Turing's brilliance was not recognised until years after his death. In 1966 the Turing Award was established to for technical contributions to the computing community. It is widely considered to be the computing world's highest honour, equivalent to a Nobel Prize in computing. It took until 2009 for the British establishment to made an official public apology, which was made by Prime Minister Gordon Brown on behalf of the British government for the way in which Turing was treated after the war.

The similarity between the two men lies in the way the war conduct of both of them remained shrouded in secrecy until long after their deaths. Sempill was never exposed as the traitor he was, and it seems that somebody intervened to ensure that many presumably incriminating files from the 1930s and 1940s "disappeared", never to reach the public domain at all. Meanwhile, all the hugely important work undertaken at Bletchley Park remained secret until the 1970s, meaning that Turing's outstanding contribution to the war effort was not recognised until long after his death.

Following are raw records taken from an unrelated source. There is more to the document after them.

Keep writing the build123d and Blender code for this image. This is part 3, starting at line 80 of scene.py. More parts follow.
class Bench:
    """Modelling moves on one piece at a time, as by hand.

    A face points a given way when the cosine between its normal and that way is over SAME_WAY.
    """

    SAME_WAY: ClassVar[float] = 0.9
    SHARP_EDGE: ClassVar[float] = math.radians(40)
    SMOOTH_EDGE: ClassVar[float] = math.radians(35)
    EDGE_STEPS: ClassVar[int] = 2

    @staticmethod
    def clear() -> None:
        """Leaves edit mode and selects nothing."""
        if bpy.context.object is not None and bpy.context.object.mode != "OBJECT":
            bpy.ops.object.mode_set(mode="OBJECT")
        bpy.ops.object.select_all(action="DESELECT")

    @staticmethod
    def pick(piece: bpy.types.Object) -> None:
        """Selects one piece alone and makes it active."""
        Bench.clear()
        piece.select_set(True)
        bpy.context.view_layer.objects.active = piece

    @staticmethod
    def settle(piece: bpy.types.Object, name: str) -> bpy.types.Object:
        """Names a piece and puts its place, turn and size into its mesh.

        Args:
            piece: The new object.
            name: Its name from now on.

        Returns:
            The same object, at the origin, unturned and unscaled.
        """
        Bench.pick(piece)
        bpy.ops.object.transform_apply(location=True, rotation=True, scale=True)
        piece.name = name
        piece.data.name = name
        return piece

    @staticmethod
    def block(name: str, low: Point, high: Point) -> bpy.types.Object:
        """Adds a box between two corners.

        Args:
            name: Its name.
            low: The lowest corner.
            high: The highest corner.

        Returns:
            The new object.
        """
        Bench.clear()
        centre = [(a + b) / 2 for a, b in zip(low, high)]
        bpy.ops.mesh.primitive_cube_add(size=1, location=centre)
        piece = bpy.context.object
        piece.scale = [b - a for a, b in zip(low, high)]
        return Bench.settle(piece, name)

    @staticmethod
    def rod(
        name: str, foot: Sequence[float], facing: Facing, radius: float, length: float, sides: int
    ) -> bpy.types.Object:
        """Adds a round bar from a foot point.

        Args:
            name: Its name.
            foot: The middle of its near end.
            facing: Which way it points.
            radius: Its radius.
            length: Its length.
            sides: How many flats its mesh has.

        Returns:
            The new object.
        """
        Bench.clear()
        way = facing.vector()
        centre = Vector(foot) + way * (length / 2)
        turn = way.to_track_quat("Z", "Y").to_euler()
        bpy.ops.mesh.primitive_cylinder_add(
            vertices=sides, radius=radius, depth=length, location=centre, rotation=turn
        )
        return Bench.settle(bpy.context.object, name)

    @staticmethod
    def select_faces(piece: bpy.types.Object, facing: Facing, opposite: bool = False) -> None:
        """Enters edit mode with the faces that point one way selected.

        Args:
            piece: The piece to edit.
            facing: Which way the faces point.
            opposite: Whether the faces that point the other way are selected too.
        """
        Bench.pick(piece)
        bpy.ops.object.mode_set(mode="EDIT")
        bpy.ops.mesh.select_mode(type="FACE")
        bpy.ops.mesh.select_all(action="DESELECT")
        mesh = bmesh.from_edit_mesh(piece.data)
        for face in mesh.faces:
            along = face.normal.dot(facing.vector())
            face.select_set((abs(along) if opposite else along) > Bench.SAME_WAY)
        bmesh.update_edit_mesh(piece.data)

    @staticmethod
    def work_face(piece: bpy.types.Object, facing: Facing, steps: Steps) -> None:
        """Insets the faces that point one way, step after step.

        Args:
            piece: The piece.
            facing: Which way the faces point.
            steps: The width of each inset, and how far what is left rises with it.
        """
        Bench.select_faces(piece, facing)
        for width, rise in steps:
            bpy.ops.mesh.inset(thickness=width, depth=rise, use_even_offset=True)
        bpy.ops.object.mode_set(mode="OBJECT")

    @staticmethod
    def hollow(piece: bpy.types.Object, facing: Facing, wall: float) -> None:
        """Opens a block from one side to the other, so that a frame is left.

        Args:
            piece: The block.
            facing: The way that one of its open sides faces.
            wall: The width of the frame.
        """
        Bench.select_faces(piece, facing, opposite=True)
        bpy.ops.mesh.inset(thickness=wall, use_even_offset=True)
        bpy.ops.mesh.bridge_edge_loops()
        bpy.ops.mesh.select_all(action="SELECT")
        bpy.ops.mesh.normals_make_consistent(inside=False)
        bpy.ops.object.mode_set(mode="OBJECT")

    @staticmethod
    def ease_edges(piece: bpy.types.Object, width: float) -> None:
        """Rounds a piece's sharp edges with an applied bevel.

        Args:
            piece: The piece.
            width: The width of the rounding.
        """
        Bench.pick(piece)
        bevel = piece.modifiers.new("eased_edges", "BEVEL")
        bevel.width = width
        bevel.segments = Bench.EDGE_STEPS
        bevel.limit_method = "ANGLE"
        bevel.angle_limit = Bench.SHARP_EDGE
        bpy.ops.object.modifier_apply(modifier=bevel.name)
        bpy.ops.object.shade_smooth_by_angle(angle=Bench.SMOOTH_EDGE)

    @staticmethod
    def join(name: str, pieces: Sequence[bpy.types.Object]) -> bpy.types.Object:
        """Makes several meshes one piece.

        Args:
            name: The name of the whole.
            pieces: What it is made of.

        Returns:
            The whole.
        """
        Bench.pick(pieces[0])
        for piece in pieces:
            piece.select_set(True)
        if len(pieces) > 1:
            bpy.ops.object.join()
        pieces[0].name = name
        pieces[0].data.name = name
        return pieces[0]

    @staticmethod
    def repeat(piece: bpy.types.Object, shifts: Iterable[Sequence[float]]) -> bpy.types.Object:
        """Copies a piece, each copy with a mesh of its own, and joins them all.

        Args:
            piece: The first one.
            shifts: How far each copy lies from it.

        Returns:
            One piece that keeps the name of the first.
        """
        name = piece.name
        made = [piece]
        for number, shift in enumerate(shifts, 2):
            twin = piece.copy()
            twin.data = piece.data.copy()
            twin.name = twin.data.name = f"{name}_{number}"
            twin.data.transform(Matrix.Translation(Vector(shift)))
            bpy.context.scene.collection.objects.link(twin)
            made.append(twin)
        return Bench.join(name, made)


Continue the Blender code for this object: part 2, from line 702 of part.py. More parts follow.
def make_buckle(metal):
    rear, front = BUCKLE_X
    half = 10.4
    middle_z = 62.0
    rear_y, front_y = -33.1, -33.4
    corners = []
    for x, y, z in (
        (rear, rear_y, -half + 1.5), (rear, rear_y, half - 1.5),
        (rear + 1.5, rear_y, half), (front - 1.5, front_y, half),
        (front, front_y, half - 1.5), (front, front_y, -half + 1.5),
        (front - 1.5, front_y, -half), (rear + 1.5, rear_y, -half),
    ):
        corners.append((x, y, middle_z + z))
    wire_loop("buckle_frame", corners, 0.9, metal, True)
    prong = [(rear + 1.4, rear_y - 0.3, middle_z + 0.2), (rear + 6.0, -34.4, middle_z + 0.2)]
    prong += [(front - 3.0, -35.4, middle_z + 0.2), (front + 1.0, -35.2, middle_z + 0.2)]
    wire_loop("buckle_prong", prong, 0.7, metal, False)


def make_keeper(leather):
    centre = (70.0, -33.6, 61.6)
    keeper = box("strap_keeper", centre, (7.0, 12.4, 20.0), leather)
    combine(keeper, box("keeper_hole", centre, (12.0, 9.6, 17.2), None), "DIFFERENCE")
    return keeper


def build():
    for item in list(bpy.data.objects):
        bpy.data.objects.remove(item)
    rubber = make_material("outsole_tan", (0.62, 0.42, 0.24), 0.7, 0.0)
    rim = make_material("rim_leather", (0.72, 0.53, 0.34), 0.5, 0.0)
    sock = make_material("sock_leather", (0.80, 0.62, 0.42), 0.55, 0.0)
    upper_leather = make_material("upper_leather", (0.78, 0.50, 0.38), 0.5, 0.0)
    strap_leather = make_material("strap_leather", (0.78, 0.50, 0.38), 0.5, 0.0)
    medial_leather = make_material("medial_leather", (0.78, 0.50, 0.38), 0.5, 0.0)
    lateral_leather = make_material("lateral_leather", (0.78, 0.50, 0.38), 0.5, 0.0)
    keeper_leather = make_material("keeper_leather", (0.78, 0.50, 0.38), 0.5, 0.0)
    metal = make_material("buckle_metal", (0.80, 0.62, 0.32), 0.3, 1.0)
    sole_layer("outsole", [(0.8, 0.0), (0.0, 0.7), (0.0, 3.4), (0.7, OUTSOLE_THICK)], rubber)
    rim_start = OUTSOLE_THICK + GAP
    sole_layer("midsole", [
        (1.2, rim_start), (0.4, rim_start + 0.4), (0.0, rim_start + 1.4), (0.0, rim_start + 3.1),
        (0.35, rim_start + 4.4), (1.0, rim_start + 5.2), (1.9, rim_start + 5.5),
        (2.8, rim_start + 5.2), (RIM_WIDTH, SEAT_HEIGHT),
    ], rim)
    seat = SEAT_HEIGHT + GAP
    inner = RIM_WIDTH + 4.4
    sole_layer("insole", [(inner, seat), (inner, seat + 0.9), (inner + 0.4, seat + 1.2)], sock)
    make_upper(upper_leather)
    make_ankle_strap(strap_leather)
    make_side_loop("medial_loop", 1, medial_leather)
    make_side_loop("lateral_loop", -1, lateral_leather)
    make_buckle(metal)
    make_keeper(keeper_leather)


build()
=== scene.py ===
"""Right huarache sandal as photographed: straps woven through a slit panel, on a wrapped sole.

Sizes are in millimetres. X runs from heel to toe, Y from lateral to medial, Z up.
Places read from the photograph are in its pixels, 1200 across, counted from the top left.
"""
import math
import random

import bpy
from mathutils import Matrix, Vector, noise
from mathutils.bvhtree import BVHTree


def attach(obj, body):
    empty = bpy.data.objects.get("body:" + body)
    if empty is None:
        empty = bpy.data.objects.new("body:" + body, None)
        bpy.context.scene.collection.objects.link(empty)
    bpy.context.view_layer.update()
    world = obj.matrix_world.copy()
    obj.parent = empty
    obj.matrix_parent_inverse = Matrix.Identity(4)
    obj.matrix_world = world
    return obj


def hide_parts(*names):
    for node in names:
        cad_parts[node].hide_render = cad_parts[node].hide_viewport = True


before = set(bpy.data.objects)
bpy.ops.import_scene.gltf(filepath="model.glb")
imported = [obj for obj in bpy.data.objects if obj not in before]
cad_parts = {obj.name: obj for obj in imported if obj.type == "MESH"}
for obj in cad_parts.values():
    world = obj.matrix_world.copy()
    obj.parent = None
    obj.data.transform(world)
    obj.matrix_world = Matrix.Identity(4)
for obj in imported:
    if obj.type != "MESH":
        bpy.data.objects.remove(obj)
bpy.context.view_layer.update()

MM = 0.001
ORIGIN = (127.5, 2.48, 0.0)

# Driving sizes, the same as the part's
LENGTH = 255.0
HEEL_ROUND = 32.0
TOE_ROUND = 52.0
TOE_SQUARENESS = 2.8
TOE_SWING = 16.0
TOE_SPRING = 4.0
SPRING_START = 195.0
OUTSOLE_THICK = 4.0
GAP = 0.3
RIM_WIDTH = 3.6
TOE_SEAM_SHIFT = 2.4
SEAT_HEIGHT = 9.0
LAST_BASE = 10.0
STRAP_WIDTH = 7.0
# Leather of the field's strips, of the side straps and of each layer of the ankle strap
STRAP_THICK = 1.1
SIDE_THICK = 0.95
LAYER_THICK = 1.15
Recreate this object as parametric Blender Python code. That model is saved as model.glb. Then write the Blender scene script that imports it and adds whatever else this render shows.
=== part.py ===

In the UK, living in a castle like this seems to
provide immunity from prosecution for treason.
Had the public been allowed to know about the codebreaking work at Bletchley Park, Winston Churcill's famous speech about the valiant fighter pilots during the Battle of Britain could easily have been made about the codebreakers too; "Never in the field of human conflict was so much owed by so many to so few".

What is remarkable about the contrasting fates of these two men is the way that members of the British establishment (including the Prime Minister and the Attorney General) repeatedly intervened to protect one of their own, despite his fascist tendencies and decades of treasonous behavior, whilst the establishment people Turing had known and associated with during his time at Cambridge University and at Bletchley Park refused to intervene to help him when criminal charges were brought against him for the trivial offence of engaging in homosexual acts, despite his outstanding contribution to the war effort.

It seems amazing that British nobility, including the Prime Minister, would repeatedly intervene to ensure that another member of their privileged class avoided prosecution for the incredibly serious crime of passing official secrets to foreign powers at a time of war, yet wouldn't do anything to lean on prosecutors to drop the charges against a war hero and genius who happened to have been born into the "lower social orders".

The British nobility turned a blind eye the most heinous of crimes (espionage, treason, fraternising with the enemy, Anti-Semitism)  because it was one of their own class doing it, yet they refused to intervene to prevent a true war hero from suffering homosexual prosecution and chemical castration, simply because he was not one of the upper classes.